Was anything in particular being tested around this time? Any dashboard functionality, or cli commands that could have impacted the mgr?

Comment 5 Josh Durgin 2020-04-22 21:08:48 UTC

Let's see if this happens again, we'll be able to get a coredump this time at least.
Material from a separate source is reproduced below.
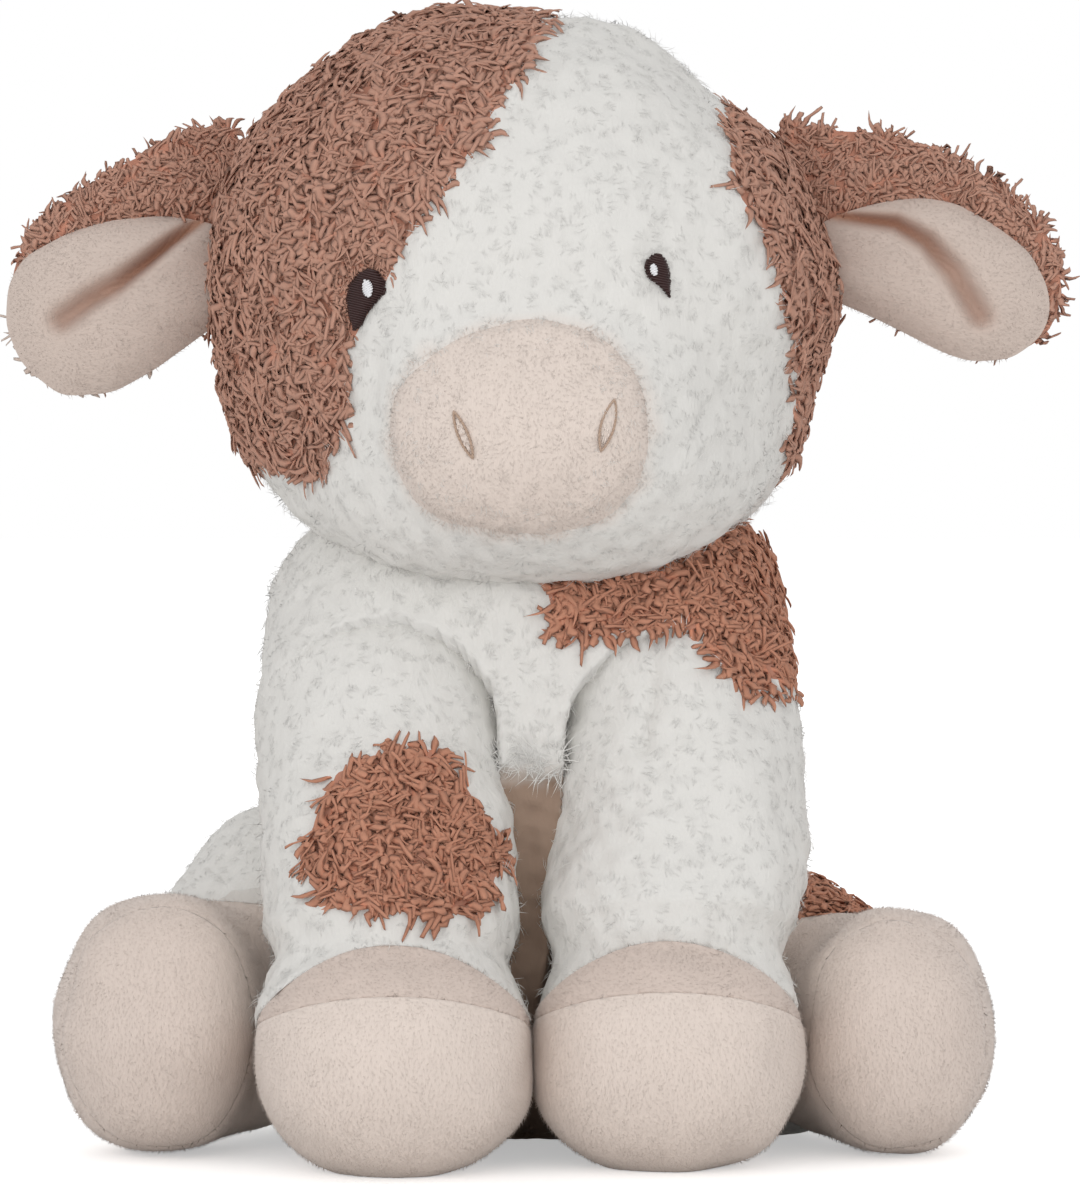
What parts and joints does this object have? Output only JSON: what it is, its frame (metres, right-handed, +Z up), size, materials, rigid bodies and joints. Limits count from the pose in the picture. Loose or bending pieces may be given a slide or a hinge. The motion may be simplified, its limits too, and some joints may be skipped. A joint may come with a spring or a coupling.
{
  "type": "plush cow",
  "caption": "Sitting plush cow with a curly white and brown coat, short-pile muzzle, ears and feet, embroidered eyes, and sewn stuffed head, legs and tail that flex.",
  "frame": {"origin": "middle of the base that the cow sits on, under the centre of its overall box", "axes": "+Z up, the face looks along -Y, the cow's own left side is at +X"},
  "size_m": [0.1758, 0.1346, 0.1974],
  "materials": {
    "white_fur": "curly off-white pile",
    "brown_fur": "curly cocoa-brown pile in wavy locks",
    "pink_velour": "short brushed pile, pale pink-beige",
    "ear_velour": "short brushed pile, pale beige",
    "stuffing": "loose white fibre",
    "pellet_cloth": "plain woven bag",
    "eye_thread": "dark brown satin stitch",
    "highlight_thread": "white satin stitch",
    "nostril_thread": "beige outline stitch"
  },
  "bodies": {
    "head": {"head_stuffing": "stuffing", "face_panel": "white_fur", "head_patch_right": "brown_fur", "head_patch_left": "brown_fur", "muzzle_panel": "pink_velour", "muzzle_stuffing": "stuffing", "nostril_right": "nostril_thread", "nostril_left": "nostril_thread", "eye_right": "eye_thread", "eye_highlight_right": "highlight_thread", "eye_left": "eye_thread", "eye_highlight_left": "highlight_thread"},
    "ear_right": {"ear_back_right": "brown_fur", "ear_lining_right": "ear_velour"},
    "ear_left": {"ear_back_left": "brown_fur", "ear_lining_left": "ear_velour"},
    "neck": {"neck_stuffing": "stuffing"},
    "tail": {"tail": "white_fur", "tail_tuft": "brown_fur"},
    "torso": {"torso_panel_right": "white_fur", "torso_panel_left": "white_fur", "shoulder_patch": "brown_fur", "seat_pellet_bag": "pellet_cloth", "torso_stuffing": "stuffing"},
    "front_leg_right": {"knee_patch_right": "brown_fur", "front_leg_right": "white_fur", "front_foot_upper_right": "pink_velour", "front_foot_sole_right": "pink_velour", "front_leg_stuffing_right": "stuffing"},
    "front_leg_left": {"front_leg_left": "white_fur", "front_foot_upper_left": "pink_velour", "front_foot_sole_left": "pink_velour", "front_leg_stuffing_left": "stuffing"},
    "rear_leg_right": {"rear_leg_right": "white_fur", "rear_foot_upper_right": "pink_velour", "rear_foot_sole_right": "pink_velour", "rear_leg_stuffing_right": "stuffing"},
    "rear_leg_left": {"thigh_patch_left": "brown_fur", "rear_leg_left": "white_fur", "rear_foot_upper_left": "pink_velour", "rear_foot_sole_left": "pink_velour", "rear_leg_stuffing_left": "stuffing"}
  },
  "joints": [
    {"name": "neck_turn", "type": "hinge", "parent": "torso", "child": "neck", "pos_m": [0.00006, 0.00558, 0.105], "axis": [0, 0, 1], "range_deg": [-15, 15], "stiffness_Nm_per_rad": 0.6},
    {"name": "head_nod", "type": "hinge", "parent": "neck", "child": "head", "pos_m": [0.00006, 0.00558, 0.105], "axis": [1, 0, 0], "range_deg": [-6, 6], "stiffness_Nm_per_rad": 2},
    {"name": "ear_right_swing", "type": "hinge", "parent": "head", "child": "ear_right", "pos_m": [-0.04932, 0.00812, 0.15667], "axis": [-0.3742, 0.0162, 0.9272], "range_deg": [-25, 25], "stiffness_Nm_per_rad": 0.02},
    {"name": "ear_left_swing", "type": "hinge", "parent": "head", "child": "ear_left", "pos_m": [0.0478, 0.00302, 0.16346], "axis": [0.2415, -0.0162, 0.9703], "range_deg": [-25, 25], "stiffness_Nm_per_rad": 0.02},
    {"name": "front_leg_right_lift", "type": "hinge", "parent": "torso", "child": "front_leg_right", "pos_m": [-0.02544, -0.01242, 0.076], "axis": [-1, 0, 0], "range_deg": [0, 50], "stiffness_Nm_per_rad": 0.4},
    {"name": "front_leg_left_lift", "type": "hinge", "parent": "torso", "child": "front_leg_left", "pos_m": [0.02556, -0.01242, 0.076], "axis": [-1, 0, 0], "range_deg": [0, 50], "stiffness_Nm_per_rad": 0.4},
    {"name": "rear_leg_right_splay", "type": "hinge", "parent": "torso", "child": "rear_leg_right", "pos_m": [-0.03844, 0.00958, 0.0245], "axis": [0, 0, -1], "range_deg": [0, 20], "stiffness_Nm_per_rad": 0.4},
    {"name": "rear_leg_left_splay", "type": "hinge", "parent": "torso", "child": "rear_leg_left", "pos_m": [0.03856, 0.00958, 0.0245], "axis": [0, 0, 1], "range_deg": [0, 20], "stiffness_Nm_per_rad": 0.4},
    {"name": "tail_wag", "type": "hinge", "parent": "torso", "child": "tail", "pos_m": [0.00006, 0.04916, 0.034], "axis": [0, 0, 1], "range_deg": [-25, 25], "stiffness_Nm_per_rad": 0.02}
  ]
}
If you see the mgr memory usage growing before it crashes, it'd be helpful to increase its debug mgr log level.

Comment 6 Mark Nelson 2020-04-23 03:29:13 UTC

Hi Josh,

It's been a long time since I've seen the mons go crazy with memory usage, and previously it was due to rocksdb compaction not being able to keep up with ingest.  On the OSD side we are now automatically releasing memory periodically in the PriorityCacheManager.  I believe we are using that for the mon now as well right?
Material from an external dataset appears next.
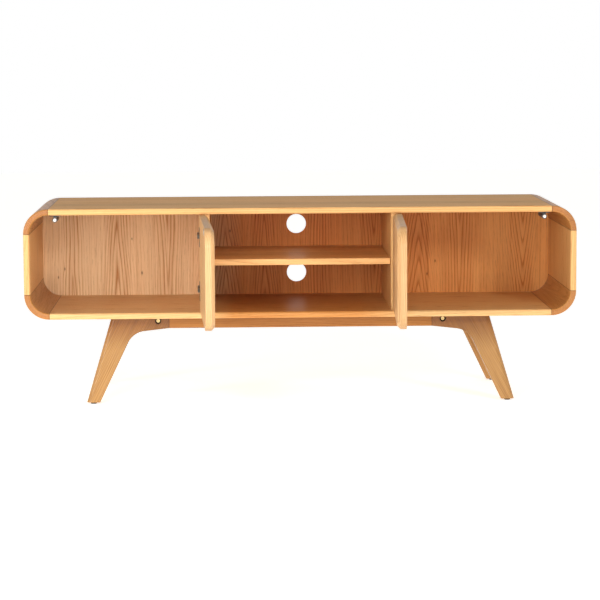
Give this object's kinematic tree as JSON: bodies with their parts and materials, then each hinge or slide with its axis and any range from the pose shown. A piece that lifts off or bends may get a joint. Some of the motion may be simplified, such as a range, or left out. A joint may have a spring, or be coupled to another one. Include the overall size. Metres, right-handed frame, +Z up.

Comment 7 Yaniv Kaul 2020-04-23 14:30:00 UTC

(In reply to Josh Durgin from comment #5)
> Let's see if this happens again, we'll be able to get a coredump this time
> at least. If you see the mgr memory usage growing before it crashes, it'd be
> helpful to increase its debug mgr log level.
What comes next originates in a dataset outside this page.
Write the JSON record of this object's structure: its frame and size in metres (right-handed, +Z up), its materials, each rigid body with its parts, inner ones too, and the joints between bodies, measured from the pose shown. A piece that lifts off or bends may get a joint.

Who's task is it? NEEDINFO on reporter?

Comment 8 Josh Durgin 2020-04-23 14:48:48 UTC

(In reply to Yaniv Kaul from comment #7)
> (In reply to Josh Durgin from comment #5)
> > Let's see if this happens again, we'll be able to get a coredump this time
> > at least. If you see the mgr memory usage growing before it crashes, it'd be
> > helpful to increase its debug mgr log level.
> 
> Who's task is it? NEEDINFO on reporter?

Yes, reproducing the problem is a task for QE.

If we can reproduce I agree it is a blocker. If we cannot, we won't have enough info to investigate and should move to the 5.* backlog until we can reproduce.